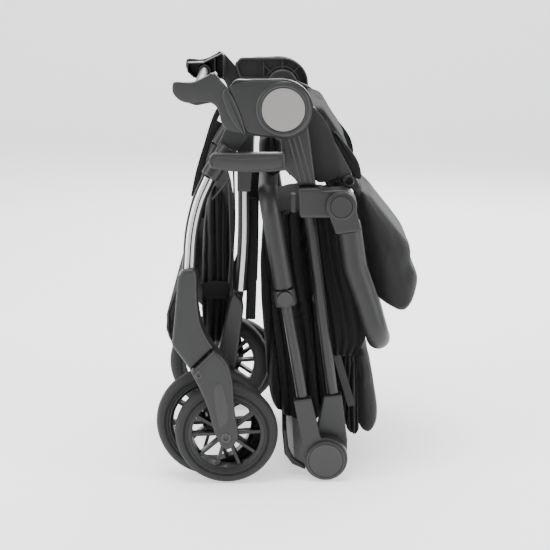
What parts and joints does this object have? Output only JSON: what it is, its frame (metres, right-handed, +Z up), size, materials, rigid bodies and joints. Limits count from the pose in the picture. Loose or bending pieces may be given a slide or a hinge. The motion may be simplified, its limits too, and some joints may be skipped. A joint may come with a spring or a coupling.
{
  "type": "folding baby stroller",
  "caption": "Compact folding baby stroller in its folded, standing pose, with nested wheels, folded handle, bumper bar, leg rest and hood.",
  "frame": {"origin": "on the floor, at the middle of the folded stroller's footprint", "axes": "+X towards the stroller's rear, +Y to its right side, +Z up"},
  "size_m": [0.426, 0.496, 0.657],
  "materials": {
    "dark_plastic": "satin grained",
    "footboard_plastic": "matte ribbed",
    "rim_plastic": "satin",
    "foam_tyre": "matte",
    "badge_plastic": "satin",
    "frame_metal": "satin dark, legs with a bright stripe",
    "pin_steel": "satin",
    "leatherette": "fine grain",
    "dark_fabric": "woven",
    "basket_mesh": "open mesh"
  },
  "bodies": {
    "hub": {"hub_housing_left": "dark_plastic", "hub_housing_right": "dark_plastic", "hub_noses": "dark_plastic", "hub_badges": "badge_plastic", "nose_crossbar": "frame_metal", "back_pivot_pins": "pin_steel", "leg_pivot_pins": "pin_steel"},
    "front_frame": {"front_knuckle_left": "dark_plastic", "front_knuckle_right": "dark_plastic", "front_tubes": "frame_metal", "front_shoe_left": "dark_plastic", "front_shoe_right": "dark_plastic", "footboard": "footboard_plastic"},
    "latch": {"fold_latch": "dark_plastic"},
    "caster_left": {"caster_fork_left": "dark_plastic", "kingpin_left": "pin_steel", "front_axle_left": "pin_steel"},
    "caster_right": {"caster_fork_right": "dark_plastic", "kingpin_right": "pin_steel", "front_axle_right": "pin_steel"},
    "front_wheel_left": {"front_rim_left": "rim_plastic", "front_tyre_left": "foam_tyre"},
    "front_wheel_right": {"front_rim_right": "rim_plastic", "front_tyre_right": "foam_tyre"},
    "rear_frame": {"rear_knuckles": "dark_plastic", "rear_tubes": "frame_metal", "rear_shoes": "dark_plastic", "rear_axle": "pin_steel", "basket": "basket_mesh"},
    "rear_wheel_left": {"rear_rim_left": "rim_plastic", "rear_tyre_left": "foam_tyre"},
    "rear_wheel_right": {"rear_rim_right": "rim_plastic", "rear_tyre_right": "foam_tyre"},
    "pedal": {"brake_pedal": "dark_plastic"},
    "back_frame": {"back_knuckles": "dark_plastic", "back_tubes": "frame_metal", "bumper_mounts": "dark_plastic", "fold_knuckle_left": "dark_plastic", "fold_knuckle_right": "dark_plastic", "stand_rail": "dark_plastic", "backrest": "dark_fabric"},
    "handle_lower": {"handle_knuckle_left": "dark_plastic", "handle_knuckle_right": "dark_plastic", "fold_caps": "dark_plastic", "handle_tubes": "frame_metal", "handle_collars": "dark_plastic"},
    "grip": {"handle_grip": "leatherette"},
    "height_key_left": {"height_button_left": "dark_plastic"},
    "height_key_right": {"height_button_right": "dark_plastic"},
    "bumper": {"bumper_bar": "leatherette", "bumper_ends": "dark_plastic"},
    "release_key_left": {"release_button_left": "dark_plastic"},
    "release_key_right": {"release_button_right": "dark_plastic"},
    "seat": {"seat_rails": "dark_plastic", "seat_front_tube": "frame_metal", "seat_pad": "dark_fabric"},
    "leg_support": {"leg_rest_hinge": "dark_plastic", "leg_rest_pad": "dark_fabric"},
    "canopy": {"canopy_strips": "dark_plastic", "canopy_fabric": "dark_fabric"}
  },
  "joints": [
    {"name": "main_fold", "type": "hinge", "parent": "hub", "child": "back_frame", "pos_m": [-0.007, 0, 0.601], "axis": [0, -1, 0], "range_deg": [0, 150]},
    {"name": "front_fold", "type": "hinge", "parent": "hub", "child": "front_frame", "pos_m": [-0.065, 0, 0.584], "axis": [0, 1, 0], "range_deg": [0, 35]},
    {"name": "rear_fold", "type": "hinge", "parent": "front_frame", "child": "rear_frame", "pos_m": [-0.065, 0, 0.584], "axis": [0, -1, 0], "range_deg": [0, 80]},
    {"name": "seat_fold", "type": "hinge", "parent": "back_frame", "child": "seat", "pos_m": [-0.007, 0, 0.601], "axis": [0, -1, 0], "range_deg": [0, 55]},
    {"name": "bumper_fold", "type": "hinge", "parent": "back_frame", "child": "bumper", "pos_m": [0.084, 0, 0.45], "axis": [0, -1, 0], "range_deg": [0, 80]},
    {"name": "canopy_fold", "type": "hinge", "parent": "back_frame", "child": "canopy", "pos_m": [0.051, 0, 0.29], "axis": [0, -1, 0], "range_deg": [0, 100]},
    {"name": "handle_fold", "type": "hinge", "parent": "back_frame", "child": "handle_lower", "pos_m": [0.062, 0, 0.036], "axis": [0, -1, 0], "range_deg": [0, 30]},
    {"name": "leg_rest_tilt", "type": "hinge", "parent": "seat", "child": "leg_support", "pos_m": [0.097, 0, 0.483], "axis": [0, -1, 0], "range_deg": [0, 90]},
    {"name": "latch_turn", "type": "hinge", "parent": "front_frame", "child": "latch", "pos_m": [-0.11, -0.216, 0.523], "axis": [0, -1, 0], "range_deg": [0, 25]},
    {"name": "handle_height", "type": "slide", "parent": "handle_lower", "child": "grip", "axis": [-0.1651, 0, 0.9863], "range_m": [0, 0.02]},
    {"name": "height_key_left_push", "type": "slide", "parent": "handle_lower", "child": "height_key_left", "axis": [0, 1, 0], "range_m": [0, 0.002], "stiffness_N_per_m": 400},
    {"name": "height_key_right_push", "type": "slide", "parent": "handle_lower", "child": "height_key_right", "axis": [0, -1, 0], "range_m": [0, 0.002], "stiffness_N_per_m": 400},
    {"name": "release_key_left_push", "type": "slide", "parent": "back_frame", "child": "release_key_left", "axis": [1, 0, 0], "range_m": [0, 0.0025], "stiffness_N_per_m": 400},
    {"name": "release_key_right_push", "type": "slide", "parent": "back_frame", "child": "release_key_right", "axis": [1, 0, 0], "range_m": [0, 0.0025], "stiffness_N_per_m": 400},
    {"name": "caster_left_swivel", "type": "hinge", "parent": "front_frame", "child": "caster_left", "pos_m": [-0.136, -0.216, 0.208], "axis": [-0.7071, 0, 0.7071], "range_deg": [0, 12]},
    {"name": "caster_right_swivel", "type": "hinge", "parent": "front_frame", "child": "caster_right", "pos_m": [-0.136, 0.216, 0.208], "axis": [0.7071, 0, -0.7071], "range_deg": [0, 12]},
    {"name": "front_wheel_left_spin", "type": "hinge", "parent": "caster_left", "child": "front_wheel_left", "pos_m": [-0.098, -0.216, 0.083], "axis": [0, 1, 0], "continuous": true},
    {"name": "front_wheel_right_spin", "type": "hinge", "parent": "caster_right", "child": "front_wheel_right", "pos_m": [-0.098, 0.216, 0.083], "axis": [0, 1, 0], "continuous": true},
    {"name": "rear_wheel_left_spin", "type": "hinge", "parent": "rear_frame", "child": "rear_wheel_left", "pos_m": [-0.122, -0.181, 0.091], "axis": [0, 1, 0], "continuous": true},
    {"name": "rear_wheel_right_spin", "type": "hinge", "parent": "rear_frame", "child": "rear_wheel_right", "pos_m": [-0.122, 0.181, 0.091], "axis": [0, 1, 0], "continuous": true},
    {"name": "brake_pedal_press", "type": "hinge", "parent": "rear_frame", "child": "pedal", "pos_m": [-0.122, 0, 0.091], "axis": [0, 1, 0], "range_deg": [0, 15]}
  ],
  "couplings": [
    {"joint": "front_fold", "follows": "main_fold", "ratio": 0.23333},
    {"joint": "rear_fold", "follows": "main_fold", "ratio": 0.53333},
    {"joint": "seat_fold", "follows": "main_fold", "ratio": 0.36666},
    {"joint": "bumper_fold", "follows": "main_fold", "ratio": 0.53333},
    {"joint": "canopy_fold", "follows": "main_fold", "ratio": 0.66666},
    {"joint": "handle_fold", "follows": "main_fold", "ratio": 0.2}
  ]
}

+---+

» **WORK REQUIRED**
Copy out each line of the data where the string "joints" appears.

» **RESULT OF THE EXERCISE**
What parts and joints does this object have? Output only JSON: what it is, its frame (metres, right-handed, +Z up), size, materials, rigid bodies and joints. Limits count from the pose in the picture. Loose or bending pieces may be given a slide or a hinge. The motion may be simplified, its limits too, and some joints may be skipped. A joint may come with a spring or a coupling.
  "joints": [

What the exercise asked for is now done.